HP has succeeded in its long-running and hard-fought fraud claim against Dr Mike Lynch and Mr Sushovan Hussain in relation to HP’s acquisition of the Autonomy group at the start of 2012. On 28 January the judge gave only a brief summary of his decision, with his judgment of over 1,500 pages yet to be handed down. The judge’s assessment will no doubt present an interesting case study in failures of corporate governance. But it will presumably also be a salutary reminder to investors and those involved in M&A of the limited extent to which audited information can be relied upon and the importance of carrying out thorough due diligence.

Tom Beasley

Tom Beasley

The causes of action relied upon by HP included claims in deceit and under the Misrepresentation Act 1967, as would be expected in a fraud such as this. These were brought by a successor to the special purpose vehicle that HP had used to acquire Autonomy and were made directly against the defendants. However, HP also pursued the defendants indirectly through a ‘dog-leg claim’ brought on behalf of Autonomy itself, again via a successor company. The reason for this alternative route was that schedule 10A to the Financial Services and Markets Act 2000 (liability of issuers trading on a securities market in connection with published information, referred to by section 90A of FSMA) only permits compensation for losses caused by the publication of false information, in cases such as this, to be sought from the issuing company. There is no such restriction on claims brought by the company itself, so Autonomy was free to sue the defendants. Autonomy therefore (under HP’s ownership) took this step and sought damages from the defendants for the breaches of the duties they owed it and which had caused it to be exposed to HP’s schedule 10A claim. Autonomy had admitted that it was liable to HP for $4.55bn and it sought this sum from the defendants.

Unsurprisingly, Autonomy could not simply rely upon its own admission of liability and it had to show that HP’s claim against it under schedule 10A was justified.

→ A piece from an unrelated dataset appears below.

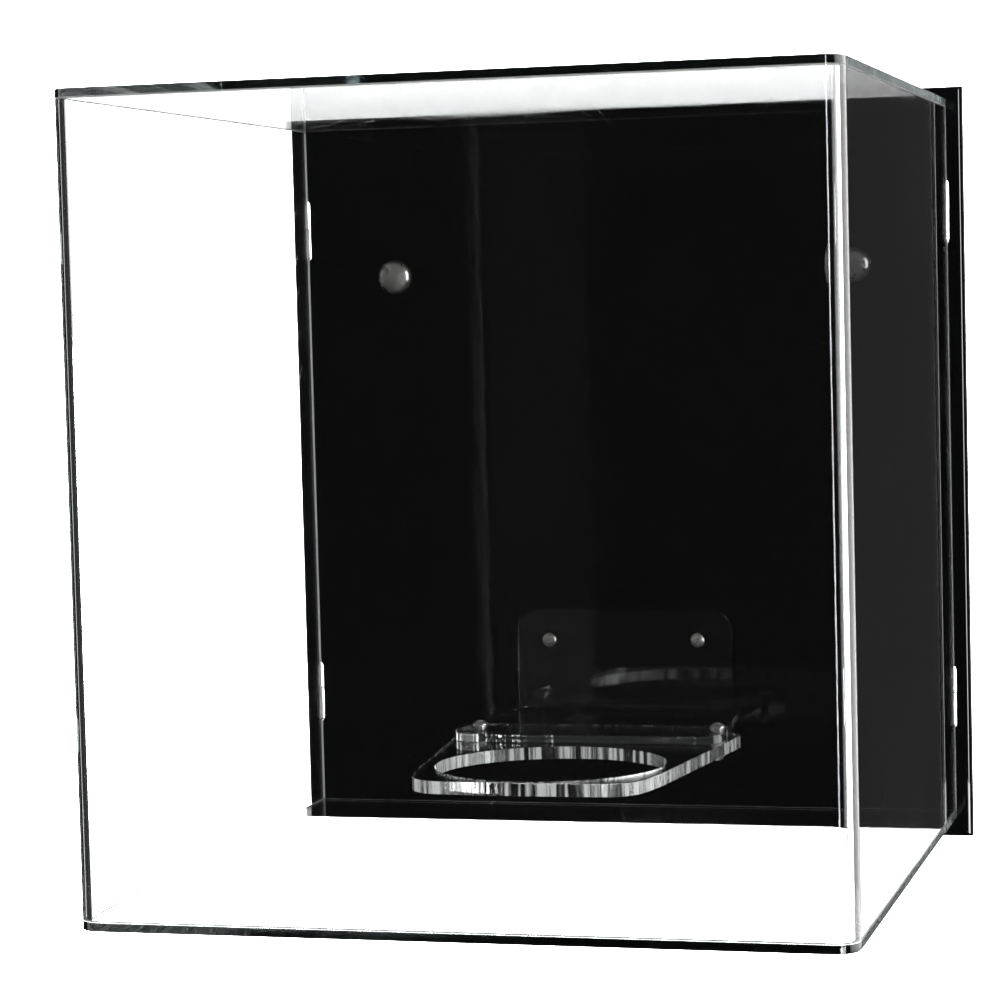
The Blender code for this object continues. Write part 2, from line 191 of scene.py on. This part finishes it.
def split(tree, vector):
    """The X, Y and Z of a vector."""
    made = tree.nodes.new("ShaderNodeSeparateXYZ")
    tree.links.new(vector, made.inputs[0])
    return made.outputs


def object_coords(tree, scale=(1, 1, 1), turn=(0, 0, 0)):
    coords = tree.nodes.new("ShaderNodeTexCoord")
    mapping = tree.nodes.new("ShaderNodeMapping")
    mapping.inputs["Scale"].default_value = scale
    mapping.inputs["Rotation"].default_value = turn
    tree.links.new(coords.outputs["Object"], mapping.inputs["Vector"])
    return mapping.outputs["Vector"]


def noise(tree, vector, scale, detail=2.0, roughness=0.5):
    made = node(tree, "ShaderNodeTexNoise", Scale=scale, Detail=detail, Roughness=roughness)
    tree.links.new(vector, made.inputs["Vector"])
    return made.outputs["Fac"]


def ramp(tree, factor, low, high, from_min=0.0, from_max=1.0):
    """Goes from low to high while the factor goes from from_min to from_max, and stays there."""
    made = tree.nodes.new("ShaderNodeMapRange")
    made.inputs["From Min"].default_value = from_min
    made.inputs["From Max"].default_value = from_max
    made.inputs["To Min"].default_value = low
    made.inputs["To Max"].default_value = high
    tree.links.new(factor, made.inputs["Value"])
    return made.outputs["Result"]


def between(tree, value, low, high):
    """1 where the value lies between low and high, else 0."""
    above = math_node(tree, "GREATER_THAN", value, low)
    return math_node(tree, "MULTIPLY", above, math_node(tree, "LESS_THAN", value, high))


def band(tree, value, low, high, soft):
    """1 where the value lies between low and high, fading to 0 over a width of soft on each side."""
    rising = ramp(tree, value, 0.0, 1.0, from_min=low - soft, from_max=low)
    falling = ramp(tree, value, 1.0, 0.0, from_min=high, from_max=high + soft)
    return math_node(tree, "MULTIPLY", rising, falling)


def choose(tree, factor, first, second):
    """The first value where the factor is 0, the second where it is 1, and a mix between."""
    made = tree.nodes.new("ShaderNodeMix")
    tree.links.new(factor, made.inputs[0])
    feed(tree, made.inputs[2], first)
    feed(tree, made.inputs[3], second)
    return made.outputs[0]


def mix_colour(tree, factor, first, second):
    """The first colour where the factor is 0, the second where it is 1, and a mix between.

    The two colour inputs of the node come after its number and vector inputs.
    """
    made = tree.nodes.new("ShaderNodeMix")
    made.data_type = "RGBA"
    made.inputs[6].default_value = (*first, 1)
    made.inputs[7].default_value = (*second, 1)
    tree.links.new(factor, made.inputs[0])
    return made.outputs[2]


def bump(tree, shader, height, strength, distance):
    made = node(tree, "ShaderNodeBump", Strength=strength, Distance=distance)
    tree.links.new(height, made.inputs["Height"])
    tree.links.new(made.outputs["Normal"], shader.inputs["Normal"])


def hairlines(tree, turn):
    """Sparse fine scratches: 1 on a line and 0 beside it."""
    vector = object_coords(tree, turn=turn)
    wobble = noise(tree, vector, scale=9.0, detail=2.0)
    wave = node(
        tree, "ShaderNodeTexWave", Scale=34.0, Distortion=6.0, Detail=2.0, Detail_Scale=0.6
    )
    tree.links.new(vector, wave.inputs["Vector"])
    line = ramp(tree, wave.outputs["Fac"], 0.0, 1.0, from_min=0.9985, from_max=1.0)
    patch = ramp(tree, wobble, 0.0, 1.0, from_min=0.56, from_max=0.64)
    return math_node(tree, "MULTIPLY", line, patch, clamp=True)


# ---------------------------------------------------------------- materials
def facing_share(tree, axis):
    """How squarely a surface faces along an axis, either way: 0 to 1."""
    geometry = tree.nodes.new("ShaderNodeNewGeometry")
    return math_node(tree, "ABSOLUTE", split(tree, geometry.outputs["Normal"])[axis])


def clear_acrylic(name, tint, laser_lines=0.0, sawn_sides=0.0, matt_rear=None):
    """Polished acrylic with faint smears and hairline scratches.

    laser_lines is the depth in metres of the upright lines on a laser-cut edge, sawn_sides the
    roughness of edges that face left and right, and matt_rear the lowest and highest Z between
    which the rear edge is left whitish from the saw.
    """
    made, tree, shader = new_tree(name)
    shader.inputs["Base Color"].default_value = (*CLEAR, 1)
    shader.inputs["Transmission Weight"].default_value = 1.0
    shader.inputs["IOR"].default_value = ACRYLIC_IOR
    cloud = noise(tree, object_coords(tree), scale=14.0, detail=3.0)
    smear = ramp(tree, cloud, 0.004, 0.03, from_min=0.45, from_max=0.75)
    scratches = math_node(
        tree, "MAXIMUM", hairlines(tree, (0.3, 0.5, 0.9)), hairlines(tree, (1.1, 0.2, 2.3))
    )
    rough = math_node(tree, "MULTIPLY_ADD", scratches, 0.10, smear)
    if sawn_sides:
        grain = noise(tree, object_coords(tree, (1, 6, 1)), scale=300.0, detail=3.0)
        side = ramp(tree, facing_share(tree, "X"), 0.0, sawn_sides, from_min=0.75, from_max=0.95)
        rough = math_node(tree, "MAXIMUM", rough, math_node(tree, "MULTIPLY", side, grain))
    tree.links.new(rough, shader.inputs["Roughness"])
    if laser_lines:
        fine = noise(tree, object_coords(tree, (1, 1, 0.02)), scale=1300.0, detail=3.0, roughness=0.6)
        broad = noise(tree, object_coords(tree, (1, 1, 0.02)), scale=330.0, detail=1.0)
        lines = math_node(tree, "MULTIPLY_ADD", broad, 2.5, fine)
        on_edge = ramp(tree, facing_share(tree, "Z"), 1.0, 0.0, from_min=0.2, from_max=0.6)
        height = math_node(tree, "MULTIPLY", lines, on_edge)
        bump(tree, shader, height, strength=1.0, distance=laser_lines)
        deepest = ramp(tree, lines, 0.0, 1.0, from_min=1.75, from_max=2.0)
        streaks = math_node(tree, "MULTIPLY", deepest, on_edge)
        frosted = math_node(tree, "MULTIPLY_ADD", streaks, -0.5, 1.0)
        tree.links.new(frosted, shader.inputs["Transmission Weight"])
    if matt_rear:
        _, y, z = split(tree, object_coords(tree))
        at_rear = between(tree, y, REAR_EDGE - MARGIN, REAR_EDGE + 2 * MARGIN)
        matt = math_node(tree, "MULTIPLY", at_rear, between(tree, z, *matt_rear))
        clear = math_node(tree, "SUBTRACT", 1.0, matt)
        tree.links.new(clear, shader.inputs["Transmission Weight"])
        tree.links.new(mix_colour(tree, clear, SAWN, CLEAR), shader.inputs["Base Color"])
    volume = node(tree, "ShaderNodeVolumeAbsorption", Color=(*tint, 1), Density=ABSORPTION)
    output = next(n for n in tree.nodes if n.type == "OUTPUT_MATERIAL")
    tree.links.new(volume.outputs[0], output.inputs["Volume"])
    return made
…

This included showing that there had been publication of misleading or untrue statements, that the defendants as persons discharging managerial responsibilities knew the statements were untrue, and that these had been relied upon when the shares had been purchased. Fraud practitioners will be interested to see how the direct deceit and Misrepresentation Act claims are assessed in this case. But it is likely there will be particular interest in how the judge addresses the different elements of the schedule 10A claim.

It will also be helpful to see if the judgment addresses whether HP could have relied more fully on certain exceptions in schedule 10A that might have permitted it to avoid depending so heavily on the dog-leg claim. As noted above, the general rule is that parties other than the relevant company cannot be sued. However, there are a number of exceptions in paragraph 7(3) of schedule 10A which include claims under the Misrepresentation Act 1967 and where there has been an assumption of responsibility for the information provided. These exceptions were potentially open to HP. However, HP looked to recover the bulk of its losses under the dog-leg claim via schedule 10A and only sought $420m of its loss under its direct deceit and Misrepresentation Act claims, this being the value of shares and options acquired from the defendants themselves.

The judge observed in his summary that one advantage to claims under schedule 10A is that there is no defence of contributory negligence. This might go some way to explaining why HP focused on the dog-leg claim. A contributory negligence defence would also not have been available to answer HP’s deceit claim, but such claims require proof that the defendant intended the claimant to rely upon a false statement, whereas schedule 10A only requires proof that the defendant knew or was reckless as to the truth of the published information. The schedule 10A claim is therefore easier to bring. The absence of the contributory negligence defence means a schedule 10A defendant will not be able to escape liability by pointing to a purchaser’s rushed and deficient due diligence process. However, this does not give carte blanche to a purchaser to mindlessly acquire shares, because there remains a requirement in schedule 10A that a claimant has reasonably relied on the relevant information. It seems though that the court has not approached this requirement as imposing too onerous an obligation and it will be interesting to see what further consideration is given to this issue.

As ever, the devil is in the detail and we will have to wait until the full judgment before knowing what lessons this case has to teach us and whether it develops the law at all.

It may of course be that the most important part of the case has yet to be decided because, as he explains in the summary, the judge has not yet determined what damages the defendants will be required to pay. One thing the judge makes clear is that he expects the award to be for substantially less than the amount claimed by HP. He indicates that this is because HP would have gone ahead with the acquisition in any event in order to effect the ‘transformational change’ its then CEO thought that Autonomy would bring, with HP looking to move its business from low-margin hardware to high-margin software. It therefore looks likely that HP will receive far less than the multi-billion-dollar sums that it has claimed. Practitioners keen to see the judge’s eventual assessment of this issue will however be perturbed to note not only that they will have to wait for this analysis but also that the judge makes reference in his summary to the ‘dense and voluminous’ evidence relating to the issue. If his judgment on liability extends to more than 1,500 pages, what behemoth will we have to overcome to understand his conclusions on quantum? One thing is certain, there is much reading ahead.